Die wenigsten Helikopter und Kampfjets der Luftwaffe sind völlig intakt. Die technischen Probleme werfen die Frage auf, wie schlagfähig die Bundeswehr im Ernstfall überhaupt wäre.

Politik/Baden-Württemberg : Bärbel Krauß (luß)

Berlin - Jens Flosdorff, der Sprecher von Verteidigungsministerin Ursula von der Leyen (CDU), kommuniziert an diesem Montag auf verlorenem Posten. „Weder bestätigen noch dementieren“ will er den Bericht des Magazins „Der Spiegel“, wonach die große Überzahl von verschiedenen Hubschrauber-Typen und Flugzeugen der Luftwaffe nicht einsatzfähig seien. Damit ist klar, dass mehr als nur ein Körnchen Wahrheit in dem erschreckenden Befund steckt, wonach nur acht Kampfjets vom Typ Eurofighter, ein Dutzend Transporthubschrauber und 21 Transall-Transportflugzeuge aus dem Bestand der Bundeswehr derzeit voll einsatzbereit sind.

 

Auch aus der Koalition kommt kein Dementi

Da hilft es von der Leyens Pressemann auch nicht weiter, dass er aus Sicherheitsgründen „nichts über einzelne Waffensysteme“ sagen will und betont, dass die Ausrüstung der Bundeswehr für den „Normalfall“ ausreichend sei. Hätte er die Sache dementieren können, hätte er dementiert. Den Verdacht, dass der weit überwiegende Teil der fliegenden Großgeräte ihrer Armee wegen technischer Mängel nicht einsatzbereit ist, lässt eine Regierung nicht ohne Not auf sich sitzen.

Kein Wunder also, dass von Verteidigungsexperten aus der schwarz-roten Koalition keine Dementis zu hören sind. Sie warten zwar noch auf den Bericht über die gesamten Großgeräte der Bundeswehr, der demnächst vorgelegt werden soll; mancher ärgert sich, dass das Kapitel über die Luftwaffe anscheinend vorab durchgestochen wurde. „Ins Reich der überschießenden Fantasie“ werden die jetzt bekannt gewordenen Details aber nicht verwiesen.

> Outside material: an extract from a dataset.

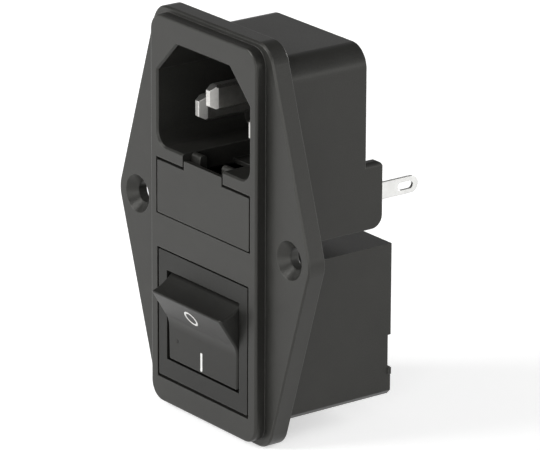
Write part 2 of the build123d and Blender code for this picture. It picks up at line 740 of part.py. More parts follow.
pieces = {
    "main_housing": main_housing(),
    "inlet_rear_cover": inlet_rear_cover(),
    "earth_pin": earth_pin(),
    "fuse_drawer": fuse_drawer(),
    "switch_frame": switch_frame(),
    "switch_base": switch_base(),
    "rocker": rocker(),
}
for name, side in (("neutral", -1), ("line", 1)):
    pieces[name + "_pin"] = live_pin(side)
    pieces[name + "_link"] = link_strip(side)
    pieces[name + "_fuse_contact"] = fuse_contact(side)
    pieces[name + "_fuse_glass"] = fuse_glass(side)
    pieces[name + "_fuse_front_cap"] = fuse_cap(side, fuse_front + fuse_cap_len, fuse_front)
    pieces[name + "_fuse_rear_cap"] = fuse_cap(side, fuse_rear - fuse_cap_len, fuse_rear)
    pieces[name + "_fuse_wire"] = fuse_wire(side)
    pieces[name + "_plunger"] = plunger(side)
    pieces[name + "_plunger_spring"] = plunger_spring(side)
    pieces[name + "_contact_blade"] = contact_blade(side)
    pieces[name + "_blade_contact"] = blade_contact(side)
    pieces[name + "_fixed_contact"] = fixed_contact(side)
    pieces[name + "_common_terminal"] = common_terminal(side)
    pieces[name + "_switched_terminal"] = switched_terminal(side)

os.makedirs("parts", exist_ok=True)
for name, solid in pieces.items():
    export_step(solid, f"parts/{name}.step")
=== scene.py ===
import bmesh
import bpy
import math
from mathutils import Matrix, Vector


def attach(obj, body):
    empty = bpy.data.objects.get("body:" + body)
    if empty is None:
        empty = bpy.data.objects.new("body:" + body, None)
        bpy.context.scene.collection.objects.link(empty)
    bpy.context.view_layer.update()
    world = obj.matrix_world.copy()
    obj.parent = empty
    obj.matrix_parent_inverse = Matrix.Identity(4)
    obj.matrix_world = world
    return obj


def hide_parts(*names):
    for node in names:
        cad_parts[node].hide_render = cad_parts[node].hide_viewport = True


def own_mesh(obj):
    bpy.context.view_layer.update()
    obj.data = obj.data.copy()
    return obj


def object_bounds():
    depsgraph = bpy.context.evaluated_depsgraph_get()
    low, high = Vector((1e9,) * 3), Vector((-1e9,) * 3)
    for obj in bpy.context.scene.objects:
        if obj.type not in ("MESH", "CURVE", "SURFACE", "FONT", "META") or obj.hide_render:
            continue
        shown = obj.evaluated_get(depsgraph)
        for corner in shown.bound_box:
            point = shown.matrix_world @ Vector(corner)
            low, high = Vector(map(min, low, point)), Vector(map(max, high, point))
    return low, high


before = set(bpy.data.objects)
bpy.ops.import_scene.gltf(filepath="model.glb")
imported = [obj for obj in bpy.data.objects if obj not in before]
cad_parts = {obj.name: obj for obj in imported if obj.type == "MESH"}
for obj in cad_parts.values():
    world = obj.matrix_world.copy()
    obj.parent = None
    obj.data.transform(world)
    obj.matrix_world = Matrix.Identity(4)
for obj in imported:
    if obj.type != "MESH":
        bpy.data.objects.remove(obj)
cad_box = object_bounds()
mm = 0.001


# Camera: it stands at the front right of the module and a little above it, and
# sees the face, the right-hand side and the solder tab at the rear.
camera_data = bpy.data.cameras.new("camera")
camera_data.sensor_width = 36.0
camera_data.lens = 332.84
camera_data.clip_start = 0.02
camera_data.clip_end = 20.0
camera = bpy.data.objects.new("camera", camera_data)
bpy.context.scene.collection.objects.link(camera)
bpy.context.scene.camera = camera
bpy.context.scene.view_settings.view_transform = "Standard"
aim = Vector((6.03, 3.73, 0.55)) * mm
camera_distance = 773.07 * mm
azimuth, elevation, roll = (math.radians(a) for a in (53.33, 18.855, 0.214))
toward_camera = Vector((math.sin(azimuth) * math.cos(elevation),
                        -math.cos(azimuth) * math.cos(elevation),
                        math.sin(elevation)))
turn = toward_camera.to_track_quat("Z", "Y").to_matrix() @ Matrix.Rotation(roll, 3, "Z")
camera.matrix_world = Matrix.Translation(aim + toward_camera * camera_distance) @ turn.to_4x4()


# Studio: a wide pale floor that the module stands on, which fills the picture
# and looks white in it, and a pale room that is whitest near the horizon.
def node(tree, kind, inputs=None, **settings):
    made = tree.nodes.new(kind)
    for key, value in settings.items():
        setattr(made, key, value)
    for socket, value in (inputs or {}).items():
        if isinstance(value, bpy.types.NodeSocket):
            tree.links.new(value, made.inputs[socket])
        else:
            made.inputs[socket].default_value = value
    return made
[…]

Nicht einmal jeder zehnte Eurofighter ist voll einsatzfähig

Demnach wären von 109 Eurofightern der Luftwaffe lediglich acht voll einsatzfähig – das sind gerade einmal sieben Prozent. Von 67 Transporthubschraubern der Marke CH 53 wären nur sieben, von 33 Helikoptern vom Typ NH90 nur fünf ohne Einschränkung funktionstüchtig.

Gemessen an diesen Verhältnissen steht der Lastesel der Luftwaffe – die Transall, die 1968 bereits in Dienst gestellt wurde – noch relativ gut da. Sie sollte zwar schon vor drei bis vier Jahren komplett ausgemustert und durch das neue Transportflugzeug A 400 M ersetzt werden. Weil die Auslieferung der neuen Maschinen sich aber verzögert, muss die „Trall“ länger durchhalten. Wie robust die Maschine ist, zeigt sich im Vergleich mit den neueren Systemen: Von insgesamt 56 Exemplaren wird 21 Transalls die volle Einsatzfähigkeit attestiert – das ist immerhin ein starkes Drittel. Bei den Eurofightern erreichen dieses Testat nur sieben Prozent; von den Transporthubschraubern sind es beim NH90 rund 15 Prozent und bei der CH 53 zehn Prozent.

Wie marode der Zustand der fliegenden Flotte insgesamt ist, lässt sich an diesen Zahlen noch nicht genau ablesen. Denn erstens ist es eingeführte Instandhaltungspraxis in vielen Armeen, dass Waffensysteme mit Defekten zeitweise ausgeschlachtet werden, um andere Exemplare funktionsfähig zu halten. Zweitens dürfen Flugzeuge und Hubschrauber, die nicht „voll einsatzbereit“ sind, nicht automatisch als total fluguntauglich eingestuft werden.

Aber dass offenbar nur ein so geringer Anteil der genannten Systeme top in Schuss sind, ist gleichwohl ein Alarmzeichen. Vier Eurofighter werden im Rahmen der Nato-Verpflichtungen noch in dieser Woche ins Baltikum verlegt, um die Luftraumüberwachung über Litauen, Lettland und Estland zu gewährleisten. Damit ist schon mehr als die Hälfte der tadellos einsatzfähigen Maschinen verplant. Viel Sicherheitsvorsorge für unvorhergesehene Situationen steckt darüber hinaus nicht mehr im System Bundeswehr.

Noch liegt der Gesamtbericht über den Zustand der Großgeräte nicht vor. Stehen die anderen Waffensysteme nicht deutlich besser da, stellt sich die Frage nach der Einsatzbereitschaft der Bundeswehr noch viel grundlegender als bisher angenommen.